In NSP’s 10-Year Systems Outlook, the utility details plans to bring natural gas — a fossil fuel — to the power grid. Deveaux said that would cancel out any gains made by the province’s February callout for solar and wind projects to supply 10 per cent of the province’s electricity, part of its ultimate goal to be 80 per cent renewable by 2030.

The biomass news follows mounting tensions between the provincial government and NSP, and further stresses what environmentalists have long warned: Nova Scotia is not on its way to reaching its emissions targets.

Last week, CBC News reported NSP sent a letter to the province calling for a meeting to “work through the differences” and “stop this fighting.” The two have been butting heads over the passed Bill 212, which caps electricity rate increases to customers at 1.8 per cent for everything other than fuel for 2022, 2023 and 2024. It also mandated revenue from the increase "may only be used to improve the reliability of service to ratepayers." NSP has experienced credit downgrades since and said the state of its relationship with the province makes the utility “not confident” it will be able to get off coal by 2030.

Now, both are waiting for a decision from the Nova Scotia Utility and Review Board on NSP’s request for a 14 per cent rate increase for electricity over two years.

The province insists a rate hike of that magnitude would be unfair to customers, while NSP is failing to provide reliable service. Hurricane Fiona left around 78 per cent of clients without power — over 20,000 were still without power 10 days after the storm — and the utility is warning of outages from a storm over the upcoming holiday weekend. Deveaux said it shows NSP hasn’t been investing in making the grid reliable. She points to Summerside, P.E.I., which has a municipal utility partly powered by wind and solar; after Fiona, the city had most of its residents back online within two days.

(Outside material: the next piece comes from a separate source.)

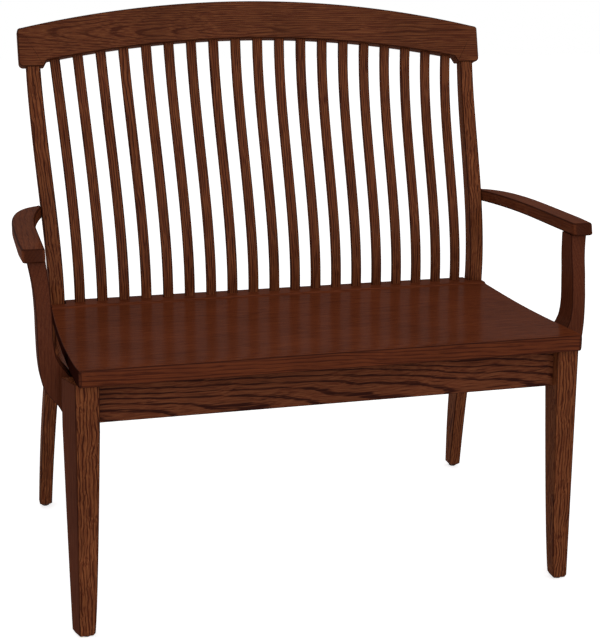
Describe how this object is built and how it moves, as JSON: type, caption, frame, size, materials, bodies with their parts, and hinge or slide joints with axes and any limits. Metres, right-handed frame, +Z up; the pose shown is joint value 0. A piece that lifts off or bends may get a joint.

Following the wrap-up of this week’s United Nations biodiversity conference in Montreal, which saw the passing of a landmark deal to protect nature, Raymond Plourde of the Ecology Action Centre calls the biomass announcement a blow to biodiversity.

“Biomass is not a climate solution, but it’s being embraced by our government in policy and practice because it’s easy to burn trees instead of coal, and it helps the forestry sector with a glut of so-called ‘waste wood,’” he said in a statement.

“Its significant negative impacts on the climate and biodiversity are conveniently ignored. It’s a farce, a sick joke at a time when we need real climate solutions.”